Monday, April 22, 2013

New Trends: The Incredible Shrinking Book

Those of you working on your Great American Novel, you might want to consider editing for length. According to best-selling author Michael Levin,the short book--the VERY short book--is moving toward the norm because readers' habits are changing. Here's a press release from Levin's publicist hawking his view:

“The first time I saw a 73-page ‘book’ offered on Amazon, I was outraged,” says New York Times best selling author Michael Levin.  “But I thought about how shredded the American attention span is.  And I felt like Cortez staring at the Pacific.”

The trend in books today, Harry Potter notwithstanding, is toward books so short that in the past no self-respecting publisher—or author—would even have called them books.  But today, shortened attention spans call for shorter books.

Levin blames smartphones and social media for what he calls “a worldwide adult epidemic of ADH."
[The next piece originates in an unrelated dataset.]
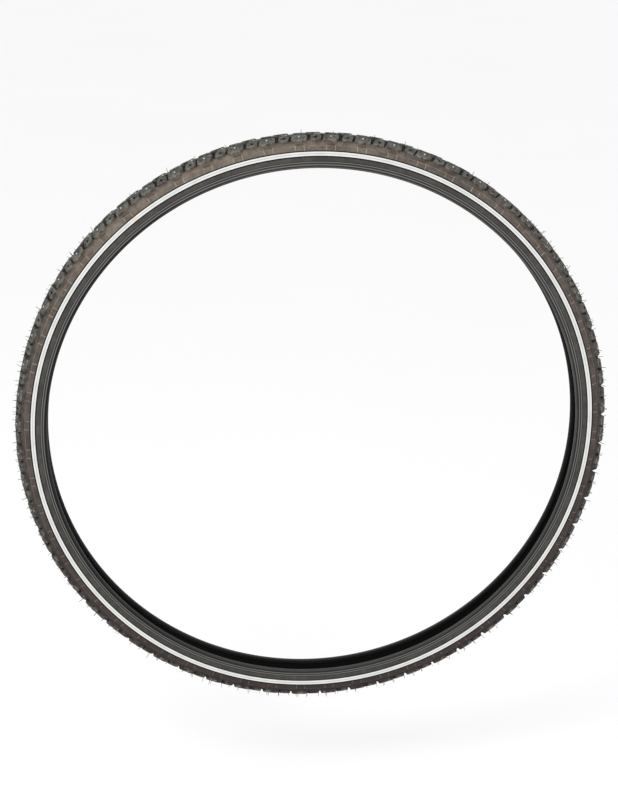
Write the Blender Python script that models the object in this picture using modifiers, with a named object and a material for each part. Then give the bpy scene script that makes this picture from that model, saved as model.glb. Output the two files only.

“Brain scientists tell us our brain chemistry has been transformed by short-burst communication such as texting, Tweeting, and Facebook posts,” Levin adds. “Long magazine articles have given way to 600-word blog posts.  And doorstop-size books have been replaced by minibooks.”

This sudden change in attention spans changed the way Levin approaches ghostwriting.  “Even five years ago, we aimed for 250-page books.  Today we advise our business clients to do 50-page minibooks to meet impatient readers’ expectations for speedy delivery of information.”

Levin runs the ghostwriting firm [our first RRWC Writers Series class Wednesday at Community High in downtown Roanoke is about ghostwriting for the Internet]. “Today,” he says, “people don’t want you to prove your assertions. They just want to know that you have legitimate answers to their questions and that they can trust you. If you can’t get buy-in with 50 pages today, you won’t get it in 250.”

The trend toward shorter books caused Levin to offer what he calls the “Book-Of-The-Quarter Club,” which creates four 50-page hardcover minibooks a year for BusinessGhost’s clients. “This allows them to address four different major issues, or four different sets of prospects, and provides quarterly opportunities for marketing events,” Levin says.

How short will books eventually run?  “Can you say ‘haiku’?” Levin asks. "It could happen.”